UnCorrStatisticsCombiner can be used for any backend retrieved via spey.get_backend() function, which wraps the likelihood prescription with StatisticalModel.

UnCorrStatisticsCombiner has exact same structure as StatisticalModel hence one can use the same functionalities. Further mode, we can compare it with the most sensitive signal region within the stack, which can be found via

>>> poiUL = np.array([models[reg]["stat_model"].poi_upper_limit(expected=spey.ExpectationType.aposteriori) for reg in models.keys()])

In our case, the minimum value that we found was from "atlas_susy_2018_31::SRA_H" where the expected exclusion limit can be computed via

>>> models["atlas_susy_2018_31::SRA_H"]["stat_model"].exclusion_confidence_level(expected=spey.ExpectationType.aposteriori)[2]
>>> # 0.9445409288935508

Finally, we can compare the likelihood distribution of the two

>>> muhat_best, maxllhd_best = models["atlas_susy_2018_31::SRA_H"]["stat_model"].maximize_likelihood()
>>> muhat_pf, maxllhd_pf = combined.maximize_likelihood()

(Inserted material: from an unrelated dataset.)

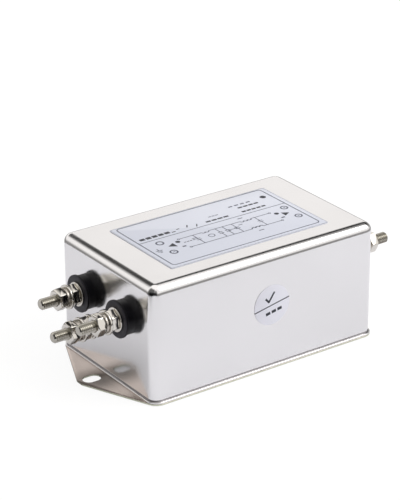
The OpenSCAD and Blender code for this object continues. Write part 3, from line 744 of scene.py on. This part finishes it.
def film_sheet(name, low, high, corner):
    """Thin sheet with rounded corners, lying on the can's top."""
    let_go()
    bpy.ops.mesh.primitive_plane_add(size=1, location=((low.x + high.x) / 2, (low.y + high.y) / 2, high.z))
    sheet = named(name)
    sheet.scale = (high.x - low.x, high.y - low.y, 1)
    settle(sheet)
    bpy.ops.object.mode_set(mode="EDIT")
    bpy.ops.mesh.select_all(action="SELECT")
    bpy.ops.mesh.bevel(offset=corner * MM, segments=6, affect="VERTICES", profile=0.5)
    bpy.ops.object.mode_set(mode="OBJECT")
    use(sheet, "SOLIDIFY", thickness=high.z - low.z, offset=-1.0)
    use(sheet, "BEVEL", width=0.04 * MM, segments=2, limit_method="ANGLE",
        angle_limit=math.radians(50))
    smooth(sheet, 32)
    return sheet


label_low, label_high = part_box("rating_label")
label = film_sheet("label_film_sheet", label_low, label_high, 0.8)
dressed(label, film, "label_film", "rating_label")


def bar(x, y, length, width, turn=0.0):
    """A printed stroke, from its middle."""
    let_go()
    bpy.ops.mesh.primitive_plane_add(size=1, location=(x * MM, y * MM, 0),
                                     rotation=(0, 0, math.radians(turn)))
    stroke = named("stroke")
    stroke.scale = (length * MM, width * MM, 1)
    settle(stroke)
    return stroke


def ring(x, y, radius, width):
    """A printed circle."""
    let_go()
    bpy.ops.mesh.primitive_circle_add(vertices=40, radius=radius * MM, fill_type="NGON",
                                      location=(x * MM, y * MM, 0))
    made = named("ring")
    settle(made)
    bpy.ops.object.mode_set(mode="EDIT")
    pick(made, "FACE", lambda face: True)
    bpy.ops.mesh.inset(thickness=width * MM, depth=0)
    bpy.ops.mesh.delete(type="FACE")
    bpy.ops.object.mode_set(mode="OBJECT")
    return made


def spot(x, y, radius, corners=24, turn=0.0):
    """A filled dot, or with three corners an arrow head."""
    let_go()
    bpy.ops.mesh.primitive_circle_add(vertices=corners, radius=radius * MM, fill_type="NGON",
                                      location=(x * MM, y * MM, 0),
                                      rotation=(0, 0, math.radians(turn)))
    made = named("spot")
    settle(made)
    return made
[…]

>>> poi = np.linspace(-0.6,1,10)

>>> llhd_pf = np.array([combined.likelihood(p) for p in poi])
>>> llhd_best = np.array([models["atlas_susy_2018_31::SRA_H"]["stat_model"].likelihood(p) for p in poi])

>>> plt.plot(poi, llhd_pf-maxllhd_pf, label="Combined" )
>>> plt.plot(poi, llhd_best-maxllhd_best , label="Most sensitive")
>>> plt.xlabel("$\mu$")
>>> plt.ylabel(r"$-\log \frac{ \mathcal{L}(\mu, \theta_\mu) }{ \mathcal{L}(\hat{\mu}, \hat{\theta}) }$")
>>> plt.legend()
>>> plt.show()

which gives us the following result:

Attention

The results can vary between scipy versions and the versions of its compilers due to their effect on optimisation algorithm.